--- Begin ---

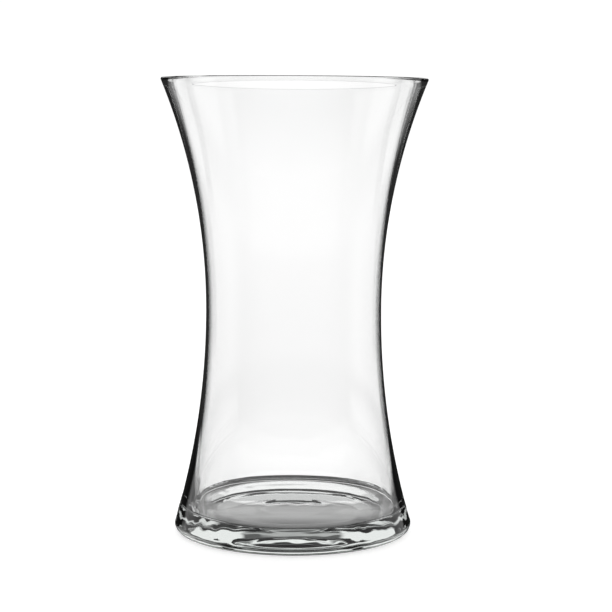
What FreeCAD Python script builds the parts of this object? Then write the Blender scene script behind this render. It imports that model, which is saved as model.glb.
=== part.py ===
"""A tall clear glass vase: a flared, waisted body on a thick, heavy foot.

Lengths are in millimetres. +Z is up and is the axis that the glass was turned about while it was hot.
The origin is at the centre of the resting ring, on the table.

The vase is made of two gathers of glass. The first is blown into the body, a cup with a narrow waist,
a flared and polished lip and its own thin bottom, so it holds water by itself. The second is a solid
foot, fused hot under that bottom, which gives the vase its weight. The two meet on a flat seam.

Each piece is one half section, drawn in the XZ plane and turned about the axis.
"""

import FreeCAD, Part

import os
from math import asin, cos, pi, sin, sqrt, tan

# The outside of the vase.
vase_height = 250.0
rim_radius = 73.2  # before the edge of the lip is rounded
waist_radius = 48.3
waist_height = 124.0
base_radius = 67.2  # where the lower flare would meet the table, before the heel is rounded

# The body.
rim_wall = 5.4
waist_wall = 1.1
straight_height = 66.0  # below this height the bore runs on straight, so the wall thickens to the foot
straight_wall = 1.5  # wall at that height
lip_round = 0.8  # fire-polished edges of the lip
floor_height = 12.5  # edge of the floor, above the table
knee_round = 2.0  # inside corner between the wall and the floor
dip_radius = 48.0  # inside this radius the floor sinks towards its middle
dip_depth = 2.0
body_bottom = 5.0  # the body's own bottom, from the edge of the floor down to the seam

# The foot.
heel_round = 4.5
ring_width = 13.0  # ring that the vase rests on, before the heel is rounded
hollow_depth = 2.0  # the underside inside the ring is hollowed, so that the vase can't rock
pontil_radius = 19.0  # ground and polished spot where the iron was cracked off
pontil_depth = 0.6

seam_height = floor_height - body_bottom
ring_bore = base_radius - ring_width

axis_foot = FreeCAD.Vector(0, 0, 0)
up = FreeCAD.Vector(0, 0, 1)
full_turn = 360
quarter_turn = pi / 2


def point(radius, height):
    return FreeCAD.Vector(radius, 0, height)


def towards(angle):
    """Direction at this angle above outwards."""
    return point(cos(angle), sin(angle))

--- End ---

__Exercise details__. Repeat the material above in full, quoting it exactly.

__The completed task__.
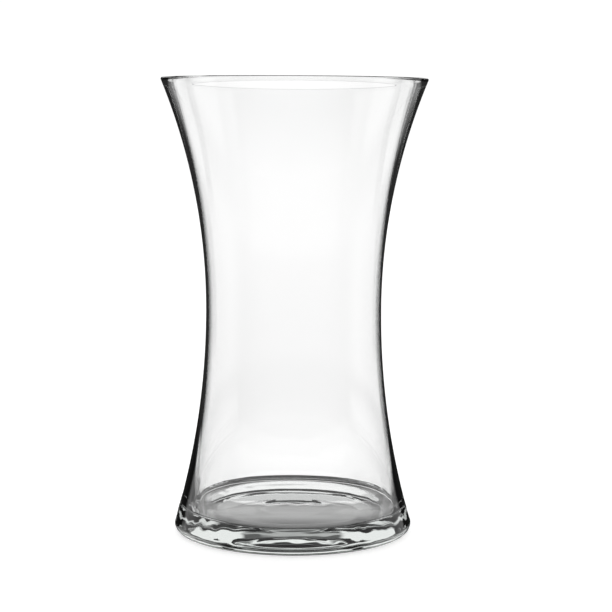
What FreeCAD Python script builds the parts of this object? Then write the Blender scene script behind this render. It imports that model, which is saved as model.glb.
=== part.py ===
"""A tall clear glass vase: a flared, waisted body on a thick, heavy foot.

Lengths are in millimetres. +Z is up and is the axis that the glass was turned about while it was hot.
The origin is at the centre of the resting ring, on the table.

The vase is made of two gathers of glass. The first is blown into the body, a cup with a narrow waist,
a flared and polished lip and its own thin bottom, so it holds water by itself. The second is a solid
foot, fused hot under that bottom, which gives the vase its weight. The two meet on a flat seam.

Each piece is one half section, drawn in the XZ plane and turned about the axis.
"""

import FreeCAD, Part

import os
from math import asin, cos, pi, sin, sqrt, tan

# The outside of the vase.
vase_height = 250.0
rim_radius = 73.2  # before the edge of the lip is rounded
waist_radius = 48.3
waist_height = 124.0
base_radius = 67.2  # where the lower flare would meet the table, before the heel is rounded

# The body.
rim_wall = 5.4
waist_wall = 1.1
straight_height = 66.0  # below this height the bore runs on straight, so the wall thickens to the foot
straight_wall = 1.5  # wall at that height
lip_round = 0.8  # fire-polished edges of the lip
floor_height = 12.5  # edge of the floor, above the table
knee_round = 2.0  # inside corner between the wall and the floor
dip_radius = 48.0  # inside this radius the floor sinks towards its middle
dip_depth = 2.0
body_bottom = 5.0  # the body's own bottom, from the edge of the floor down to the seam

# The foot.
heel_round = 4.5
ring_width = 13.0  # ring that the vase rests on, before the heel is rounded
hollow_depth = 2.0  # the underside inside the ring is hollowed, so that the vase can't rock
pontil_radius = 19.0  # ground and polished spot where the iron was cracked off
pontil_depth = 0.6

seam_height = floor_height - body_bottom
ring_bore = base_radius - ring_width

axis_foot = FreeCAD.Vector(0, 0, 0)
up = FreeCAD.Vector(0, 0, 1)
full_turn = 360
quarter_turn = pi / 2


def point(radius, height):
    return FreeCAD.Vector(radius, 0, height)


def towards(angle):
    """Direction at this angle above outwards."""
    return point(cos(angle), sin(angle))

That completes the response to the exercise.